There are more ways than that, there’s for example, the fact that one of your character’s statistics is spelled out as Faith and increasing your Faith will make you more effective with Miracle spells and will make you deal more damage with Holy weapons… But will also at the same time, make you more effective with Curses and Dark weapons, hinting at the dual nature of Faith. Like Humanity, by itself it merely means power, it’s how you use it that dictates what happens.
There’s more still than that, but I think I got my point across- this kind of presentation is why I consider Dark Soul’s narrative to be masterfully crafted, not because it’s gripping or entertaining but because it is all expressed by the mechanics of the game itself, it’s not separate from it, it IS it. And it goes beyond simply being a story in an alternate setting, it breaks the 4th wall and delivers a message that is pertinent to us here, in the real world.

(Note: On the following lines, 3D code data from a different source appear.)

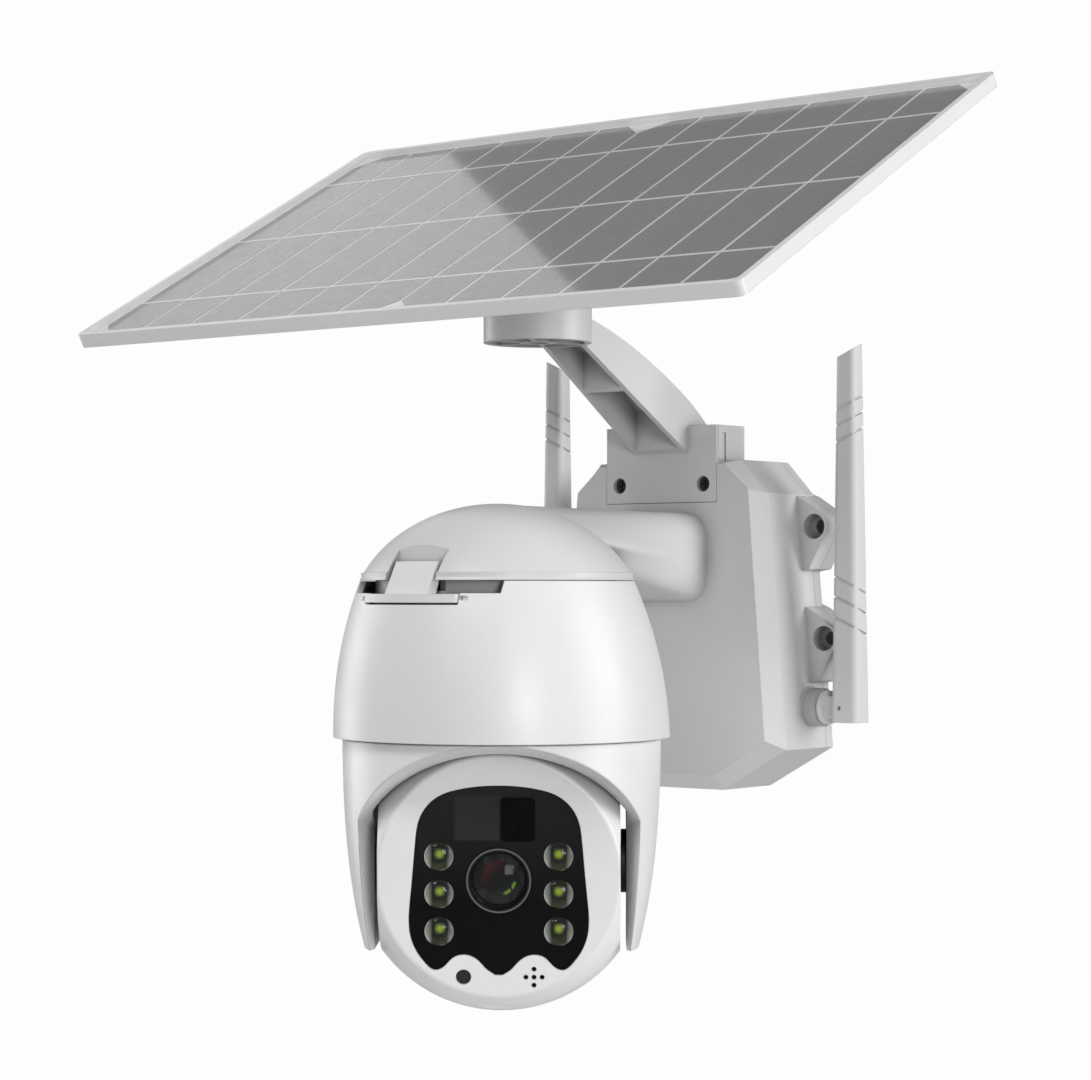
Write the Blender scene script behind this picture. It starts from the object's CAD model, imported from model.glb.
import math

import bmesh
import bpy
from mathutils import Matrix, Vector


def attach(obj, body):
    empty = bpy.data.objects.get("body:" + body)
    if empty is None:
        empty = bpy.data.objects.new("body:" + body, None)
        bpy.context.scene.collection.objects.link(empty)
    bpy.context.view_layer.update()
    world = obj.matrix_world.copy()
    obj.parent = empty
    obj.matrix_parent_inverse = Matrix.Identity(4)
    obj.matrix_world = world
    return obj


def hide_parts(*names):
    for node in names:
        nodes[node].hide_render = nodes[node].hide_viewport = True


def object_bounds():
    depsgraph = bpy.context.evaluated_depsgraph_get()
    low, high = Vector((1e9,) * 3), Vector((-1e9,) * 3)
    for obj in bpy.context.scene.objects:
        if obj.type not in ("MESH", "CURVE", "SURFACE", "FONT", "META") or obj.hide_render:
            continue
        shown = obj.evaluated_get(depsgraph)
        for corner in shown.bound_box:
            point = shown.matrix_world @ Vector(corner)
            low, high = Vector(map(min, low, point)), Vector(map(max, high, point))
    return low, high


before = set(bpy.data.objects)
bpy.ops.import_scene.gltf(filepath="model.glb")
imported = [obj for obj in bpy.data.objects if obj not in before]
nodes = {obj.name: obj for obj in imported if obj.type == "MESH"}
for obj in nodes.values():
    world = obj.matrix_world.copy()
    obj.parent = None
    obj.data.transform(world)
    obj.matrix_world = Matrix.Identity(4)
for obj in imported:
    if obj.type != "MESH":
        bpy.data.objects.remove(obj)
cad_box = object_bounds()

MM = 0.001

# ---------------------------------------------------------------------------
# Frames shared with the CAD: the head's own axes and the panel's own axes
# ---------------------------------------------------------------------------
PAN, TILT = math.radians(37.0), math.radians(5.0)
ACROSS = Vector((math.cos(PAN), math.sin(PAN), 0.0))
AHEAD = Vector((math.sin(PAN), -math.cos(PAN), 0.0))
LOOKING = AHEAD * math.cos(TILT) + Vector((0, 0, -math.sin(TILT)))
UP = LOOKING.cross(ACROSS).normalized()
PIVOT = Vector((0.0, -123.4, -73.8)) * MM
HEAD = Matrix.Translation(PIVOT) @ Matrix((ACROSS, UP, LOOKING)).transposed().to_4x4()
PANEL_TILT = math.radians(28.7)
PANEL_ORIGIN = Vector((0.0, -112.0, 134.0)) * MM


# ---------------------------------------------------------------------------
# Materials
# ---------------------------------------------------------------------------
class Graph:
    """A material with a Principled shader and short calls to add nodes to it."""

    def __init__(self, name):
        self.material = bpy.data.materials.new(name)
        self.material.use_nodes = True
        self.tree = self.material.node_tree
        self.shader = self.tree.nodes["Principled BSDF"]
        self.coords = self.add("ShaderNodeTexCoord").outputs["Object"]

    def add(self, kind, links=None, **settings):
        node = self.tree.nodes.new(kind)
        for key, value in settings.items():
            setattr(node, key, value)
        for socket, value in (links or {}).items():
            self.set(node.inputs[socket], value)
        return node

    def set(self, socket, value):
        if isinstance(value, bpy.types.NodeSocket):
            self.tree.links.new(value, socket)
        else:
            socket.default_value = value

    def put(self, socket, value):
        self.set(self.shader.inputs[socket], value)

    def math(self, operation, a, b=0.0):
        return self.add("ShaderNodeMath", {0: a, 1: b}, operation=operation).outputs[0]

    def noise(self, scale, detail=2.0, roughness=0.5, vector=None):
        links = {"Vector": vector or self.coords, "Scale": scale, "Detail": detail, "Roughness": roughness}
        return self.add("ShaderNodeTexNoise", links).outputs["Fac"]

    def spread(self, value, low, high, start=0.3, end=0.7):
        links = {"Value": value, "From Min": start, "From Max": end, "To Min": low, "To Max": high}
        return self.add("ShaderNodeMapRange", links).outputs["Result"]

    def blend(self, factor, a, b):
        node = self.add("ShaderNodeMix", data_type="RGBA")
        self.set(node.inputs[0], factor)
        self.set(node.inputs[6], a)
        self.set(node.inputs[7], b)
        return node.outputs[2]

    def bump(self, height, depth, strength, normal=None):
        links = {"Height": height, "Distance": depth, "Strength": strength}
        if normal is not None:
            links["Normal"] = normal
        return self.add("ShaderNodeBump", links).outputs["Normal"]


def rgba(colour, factor=1.0):
    return (colour[0] * factor, colour[1] * factor, colour[2] * factor, 1.0)


def plastic(name, colour, rough, grain=0.00035, depth=0.00002, mottle=0.03, soft_edge=0.0004, crevice=0.0,
            **sockets):
    """Moulded plastic: spark-eroded grain, slight mottling, softened edges and duller crevices."""
    g = Graph(name)
    patches = g.noise(22.0, 3.0)
    specks = g.noise(420.0, 2.0)
    tone = g.blend(g.spread(patches, 0.0, 1.0), rgba(colour, 1.0 - mottle), rgba(colour))
    tone = g.blend(g.spread(specks, 0.0, 0.35, 0.55, 0.75), tone, rgba(colour, 1.0 - 1.5 * mottle))
    if crevice:
        near = g.add("ShaderNodeAmbientOcclusion", {"Distance": crevice}, samples=6).outputs["AO"]
        tone = g.blend(g.spread(near, 0.0, 1.0, 0.05, 0.8), rgba(colour, 0.30), tone)
    g.put("Base Color", tone)
    g.put("Roughness", g.spread(g.noise(60.0, 4.0), rough - 0.05, rough + 0.06))
    height = g.noise(1.0 / grain, 3.0, 0.55)
    rounded = None
    if soft_edge:
        rounded = g.add("ShaderNodeBevel", {"Radius": soft_edge}, samples=3).outputs["Normal"]
    g.put("Normal", g.bump(height, depth, 0.6, rounded))
    for socket, value in sockets.items():
        g.put(socket.replace("_", " "), value)
    return g.material


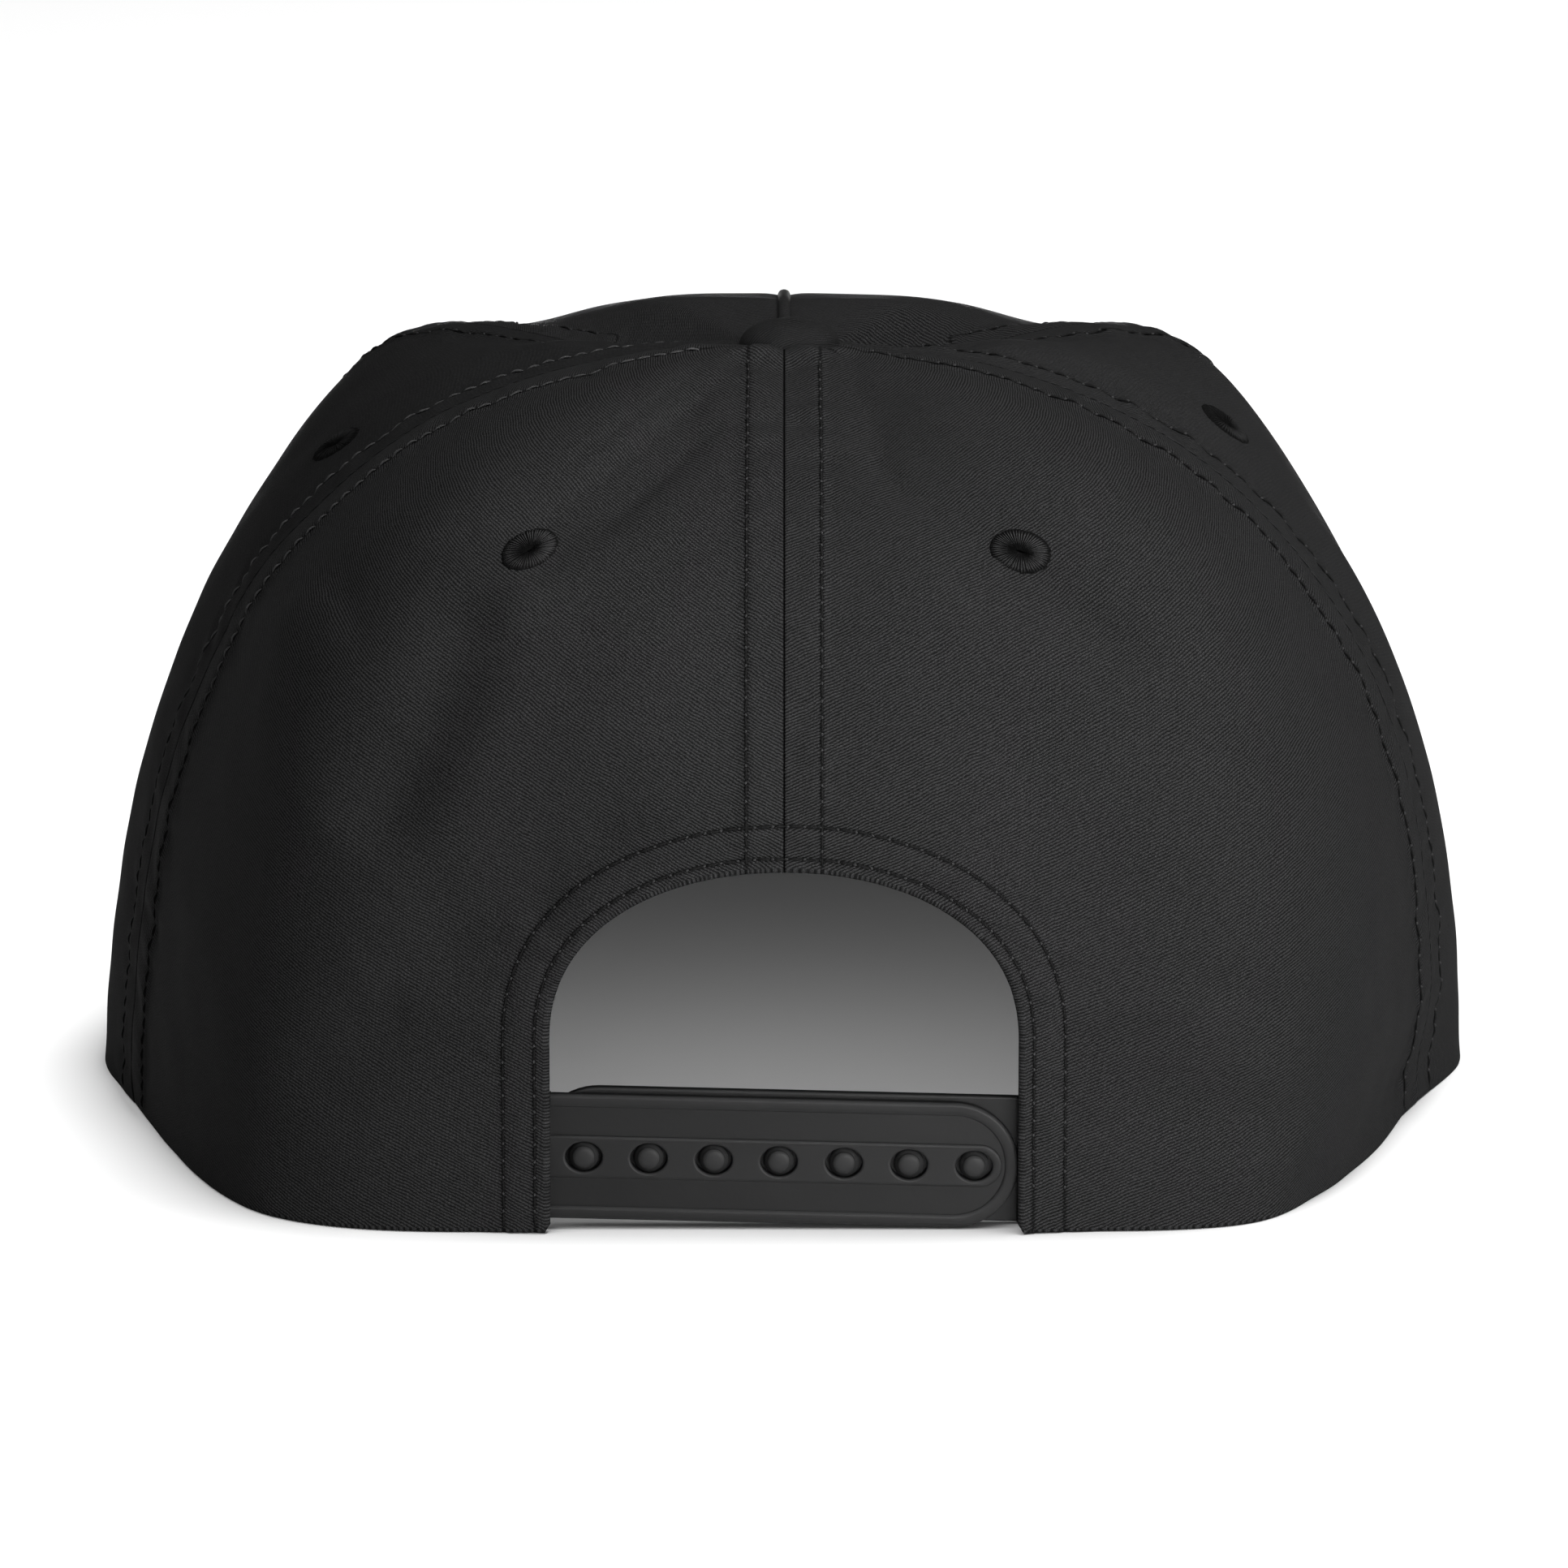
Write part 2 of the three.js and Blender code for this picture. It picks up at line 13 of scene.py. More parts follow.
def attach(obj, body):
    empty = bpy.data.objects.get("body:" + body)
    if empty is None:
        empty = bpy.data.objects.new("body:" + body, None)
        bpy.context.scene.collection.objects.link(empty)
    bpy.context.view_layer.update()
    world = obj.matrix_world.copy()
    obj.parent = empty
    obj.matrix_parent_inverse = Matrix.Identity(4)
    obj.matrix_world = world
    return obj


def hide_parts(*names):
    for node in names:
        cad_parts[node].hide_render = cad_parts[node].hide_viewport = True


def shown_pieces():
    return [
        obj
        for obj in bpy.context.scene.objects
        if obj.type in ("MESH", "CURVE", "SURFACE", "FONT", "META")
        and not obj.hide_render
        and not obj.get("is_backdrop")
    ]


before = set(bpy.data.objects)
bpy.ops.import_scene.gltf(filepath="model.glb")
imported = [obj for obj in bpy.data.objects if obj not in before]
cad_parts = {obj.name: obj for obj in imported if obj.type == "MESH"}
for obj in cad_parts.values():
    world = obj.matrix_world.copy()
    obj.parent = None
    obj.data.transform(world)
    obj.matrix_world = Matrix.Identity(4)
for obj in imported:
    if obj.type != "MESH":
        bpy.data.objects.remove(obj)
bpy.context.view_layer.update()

MM = 0.001
WALL = 1.2

# Crown: each rib runs from the rim to the top in one upright plane
CROWN_TOP = 111
TOP_Y = 3.7
# rim_x, rim_y, rim_z, lean, rise, reach, brow
RIBS = np.array([
    (0, -68.6, 0, 0.96, 63, 1.03, 95.5),
    (34, -69.3, 0, 0.95, 62, 0.98, 103),
    (74, -60.5, 0, 0.935, 61, 0.94, 110),
    (94.2, -13, 0, 0.98, 53, 0.88, 110),
    (99, 17, 0, 0.95, 95, 0.55, 114),
    (81, 56, 6.5, 0.78, 133, 0.73, 91),
    (43.5, 76, 16.5, 0.76, 60, 1.2, 108),
    (0, 82, 20.5, 0.84, 60, 1.05, 111),
], float)
HALF_RIBS = len(RIBS) - 1
RIB_COUNT = 2 * HALF_RIBS
DIMPLE_DEPTH = 1
DIMPLE_R = 7
COLLAR_HEIGHT = 1
COLLAR_R = 8.5
COLLAR_WIDTH = 3

# Peak, which sets the middle of the cap's length
PEAK_LENGTH = 68
PEAK_TIP_Y = RIBS[HALF_RIBS, 1] + PEAK_LENGTH
BACK_Y = RIBS[1, 1]
OFFSET_Y = -(BACK_Y + PEAK_TIP_Y) / 2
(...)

That was a mouthful, wasn’t it?
So that’s it, those are the reasons for what made me personally fall in love with this series of games and what makes me want to sink into Dark Souls I again. I will be sure to give the game as much time as it deserves this time around and enjoys every aspect of it as I outlined. To rekindle the love I have for this series, to remind myself of what makes it so great is exhilarating. It feels… So grossly incandescent!